EDITORIAL | Political maturity is more valuable than liberation credentials or ideology

The DA and ANC have been warned: factional interests will be punished

Election posters from the 2024 elections
The DA and ANC have been warned. Factional interests will be punished. (EUGENE COETZEE)

Political maturity has become South Africa’s most sought-after commodity — the nation’s would-be leaders will do well to remember that as the DA’s elective conference approaches and as the ANC’s succession race heats up.

The electorate has made clear in successive elections that it is gatvol of politicians serving self or party interests.

It is not only the ANC that has haemorrhaged mass support, with many of its long-time supporters staying away en masse on election day. The DA has also increasingly been struggling to get its loyalists to the polls. With parties such as the EFF and ActionSA fishing out of the same pool as the ANC and DA, and there now being more than 300 registered political parties in SA, the body politic is increasingly splintered.

It is widely accepted that many South Africans over the years have lent their support to COPE, the EFF and perhaps even MK more recently, as a protest vote against the ANC. While these parties served as a necessary irritation to push a long-overdue reform agenda in the ANC, the health of democracy has taken a turn for the worse. The most critical is voter turnout: it dropped to a record low in the 2021 local government elections.

It is important that political parties hold legitimate internal elections. And we cannot make that assumption for all parties — many of which have pre-ordained successors or dispense with the process entirely.

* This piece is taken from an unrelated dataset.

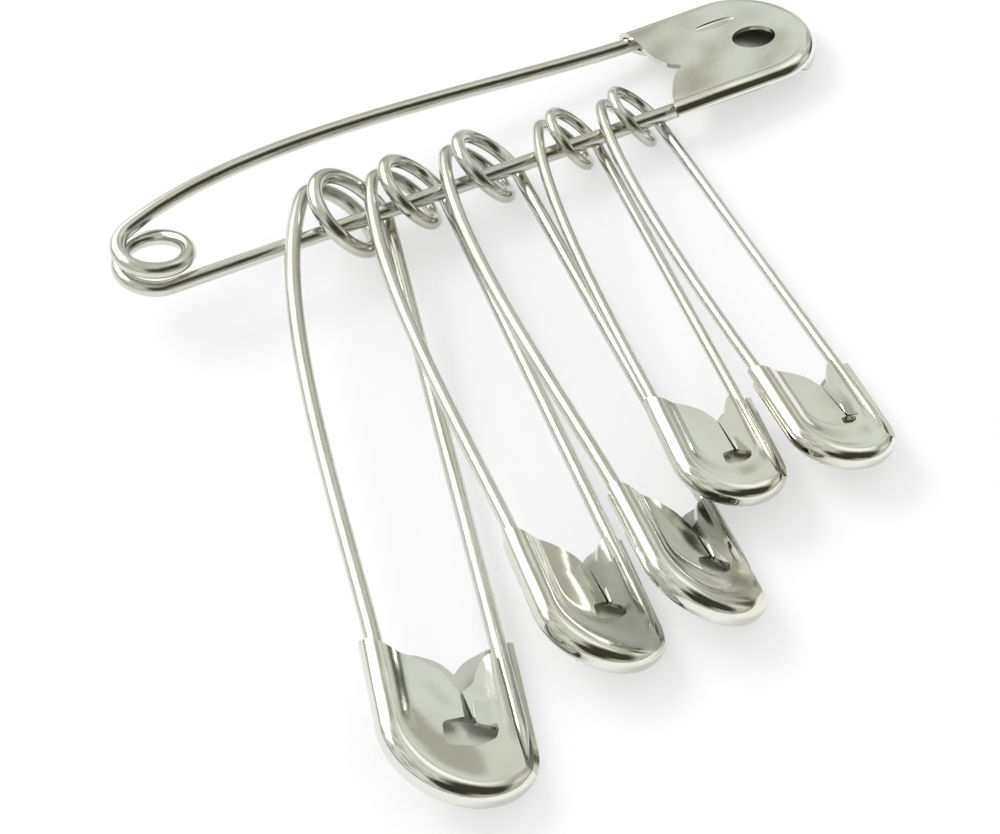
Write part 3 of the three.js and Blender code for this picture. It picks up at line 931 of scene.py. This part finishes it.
class PIN_OT_stage(bpy.types.Operator):
    """Set the floor, the soft studio light and the camera"""

    bl_idname = "pin.stage"
    bl_label = "Set Stage"

    def execute(self, context):
        stage = context.scene.pin_stage
        self.floor(stage)
        self.world(context, stage)
        self.lamp(stage)
        self.camera(context, stage)
        context.scene.view_settings.view_transform = "Standard"
        return {"FINISHED"}

    def floor(self, stage):
        """A pale matt floor that darkens far out in reflections. The camera sees faintly through
        it, so that what swings below the resting surface isn't lost."""
        bm = bmesh.new()
        bmesh.ops.create_circle(bm, cap_ends=True, segments=64, radius=FLOOR_RADIUS)
        made = mesh_object("floor", bm)
        made.location.z = FLOOR_HEIGHT
        material = bpy.data.materials.new("floor")
        material.use_nodes = True
        make = Maker(material.node_tree)
        place = make.node("ShaderNodeTexCoord", output=3)
        colour = tuple(stage.floor_colour)
        dusty = tuple(part * FLOOR_DUST for part in colour)
        grain_and_painted_dark = make.mix(make.noise(place, FLOOR_GRAIN), colour + (1,), dusty + (1,))
        seen = make.node("ShaderNodeLightPath")
        shine = make.node("ShaderNodeLightPath", output=3)
        reach = make.node("ShaderNodeVectorMath", {"operation": "LENGTH"}, {0: place}, output=1)
        far = make.smooth(reach, *FLOOR_FAR)
        # Painted reflection: for glossy rays only, the floor is painted dark far out.
        grain_and_painted_dark = make.mix(shine * far * FLOOR_DARK, grain_and_painted_dark, (0, 0, 0, 1))
        matt = make.node("ShaderNodeBsdfDiffuse", None, {"Color": grain_and_painted_dark, "Roughness": 0.5})
        # Painted reflection: for glossy rays the floor glows brighter near the pins. To the camera
        # it glows evenly, so that it renders white.
        glow = seen * FLOOR_SEEN + shine * (1 - far) * FLOOR_SHINE
        lift = make.node("ShaderNodeEmission", None, {"Color": (1, 1, 1, 1), "Strength": glow})
        both = make.node("ShaderNodeAddShader", None, {0: matt, 1: lift})
        clear = make.node("ShaderNodeBsdfTransparent")
        veil = make.node("ShaderNodeMixShader", None, {0: seen * FLOOR_CLEAR, 1: both, 2: clear})
        make.output("ShaderNodeOutputMaterial", veil)
        made.data.materials.append(material)

    def world(self, context, stage):
        """A white studio, in which polished metal sees pale walls with bright and dark regions."""
        world = bpy.data.worlds.new("studio")
        context.scene.world = world
        world.use_nodes = True
        make = Maker(world.node_tree)
        way = make.node("ShaderNodeTexCoord", output=0)
        axes = [
            make.node("ShaderNodeSeparateXYZ", None, {"Vector": way}, output=i) for i in range(3)
        ]

        def near(azimuth, elevation, inner, outer):
            """1 within the inner angle of a direction, and 0 outside the outer one."""
            turn = Euler((0, -math.radians(elevation), math.radians(azimuth))).to_matrix()
            toward = turn @ Vector((1, 0, 0))
            along = axes[0] * toward.x + axes[1] * toward.y + axes[2] * toward.z
            low, high = (math.cos(math.radians(angle)) for angle in (outer, inner))
            return make.smooth(along, low, high)

        wall = make.mix(make.smooth(axes[2], *WALL_RISE), WALL_LOW, WALL_HIGH)
        patches = make.smooth(make.noise(way, PATCH_SCALE, 1.0), *PATCH_EDGE)
        wall = make.mix(patches, wall, WALL_PATCH)
        for azimuth, elevation, inner, outer, colour in REGIONS:
            wall = make.mix(near(azimuth, elevation, inner, outer), wall, colour + (1,))
        wall = make.mix(make.smooth(axes[2], *HORIZON_RISE), HORIZON, wall)
        seen = make.node("ShaderNodeLightPath")
        glossy = make.node("ShaderNodeLightPath", output=3)
        light = make.mix(glossy, (stage.ambient,) * 3 + (1,), wall)
        light = make.mix(seen, light, (1, 1, 1, 1))
        sky = make.node("ShaderNodeBackground", None, {"Color": light})
        make.output("ShaderNodeOutputWorld", sky)

    def lamp(self, stage):
        """One soft box, turned to the pins."""
        lamp = bpy.data.lights.new("soft_box", "AREA")
        lamp.shape = "RECTANGLE"
        lamp.size, lamp.size_y = LAMP_SIZE
        lamp.energy = stage.key_power
        made = bpy.data.objects.new("soft_box", lamp)
        place = Vector(LAMP_PLACE)
        made.location = place
        made.rotation_euler = (-place).to_track_quat("-Z", "Y").to_euler()
        bpy.context.scene.collection.objects.link(made)

    def camera(self, context, stage):
        """The camera at the photograph's place."""
        camera = bpy.data.cameras.new("camera")
        camera.lens = stage.lens
        camera.sensor_width = 36
        camera.clip_start = 0.01
        made = bpy.data.objects.new("camera", camera)
        right, up, toward = Vector(CAMERA_RIGHT), Vector(CAMERA_UP), Vector(CAMERA_TOWARD)
        turn = Matrix((right, up, -toward)).transposed().to_4x4()
        made.matrix_world = Matrix.Translation(Vector(CAMERA_PLACE) * MM) @ turn
        context.scene.collection.objects.link(made)
        context.scene.camera = made


class PIN_PT_panel(bpy.types.Panel):
    """Sizes, finishes and steps of the pin bunch"""

    bl_idname = "PIN_PT_panel"
    bl_label = "Safety Pins"
    bl_space_type = "VIEW_3D"
    bl_region_type = "UI"
    bl_category = "Pins"

    def draw(self, context):
        for group in (context.scene.pin_look, context.scene.pin_shape, context.scene.pin_stage):
            box = self.layout.box()
            for name in group.__annotations__:
                box.prop(group, name)
        for operator in OPERATORS:
            self.layout.operator(operator.bl_idname)


OPERATORS = (PIN_OT_wires, PIN_OT_arms, PIN_OT_caps, PIN_OT_stage)
CLASSES = (PinLook, PinShape, PinStage, *OPERATORS, PIN_PT_panel)


def register():
    for each in CLASSES:
        bpy.utils.register_class(each)
    bpy.types.Scene.pin_look = PointerProperty(type=PinLook)
    bpy.types.Scene.pin_shape = PointerProperty(type=PinShape)
    bpy.types.Scene.pin_stage = PointerProperty(type=PinStage)


def unregister():
    del bpy.types.Scene.pin_stage
    del bpy.types.Scene.pin_shape
    del bpy.types.Scene.pin_look
    for each in reversed(CLASSES):
        bpy.utils.unregister_class(each)


def main():
    register()
    bpy.ops.pin.wires()
    bpy.ops.pin.arms()
    bpy.ops.pin.caps()
    bpy.ops.pin.stage()


if __name__ == "__main__":
    main()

But divisive leadership contests, characterised by proxy battles, in both ANC and DA have tarnished the image of both parties. Slate or factional politics — between conservatives and progressives or the so-called push for radical economic transformation — is something the electorate has developed an allergy to.

It is important that political parties hold legitimate internal elections. And we cannot make that assumption for all parties — many of which have pre-ordained successors or dispense with the process entirely.

What both parties should understand is that the erosion of voter confidence is no longer merely about service delivery failures or economic stagnation; it is increasingly about the perception that political organisations have become inward-looking machines obsessed with internal power struggles. When leadership races descend into factional warfare, voters interpret this not as healthy democratic competition but as evidence that the political class is disconnected from the daily realities facing the country.

In this sense, internal party dynamics have become a public governance issue. A party consumed by succession battles cannot convincingly project policy coherence, nor can it persuade voters that it is capable of disciplined administration once in government.

The lesson from the 2024 election is therefore sharper than many party strategists are willing to admit. South Africa is no longer operating within the old electoral psychology where liberation credentials or ideological branding automatically translated into loyalty at the ballot box. Voters are increasingly transactional and pragmatic. They are willing to withdraw support from parties that appear distracted by factional manoeuvring.

The fragmentation of the party system is not simply the product of ideological diversity; it is also a symptom of political fatigue with leadership cultures that prioritise internal patronage networks over credible governance.

The DA and ANC have been warned. If they put self or factional interests or party politics ahead of the national interest, it will be at their own peril.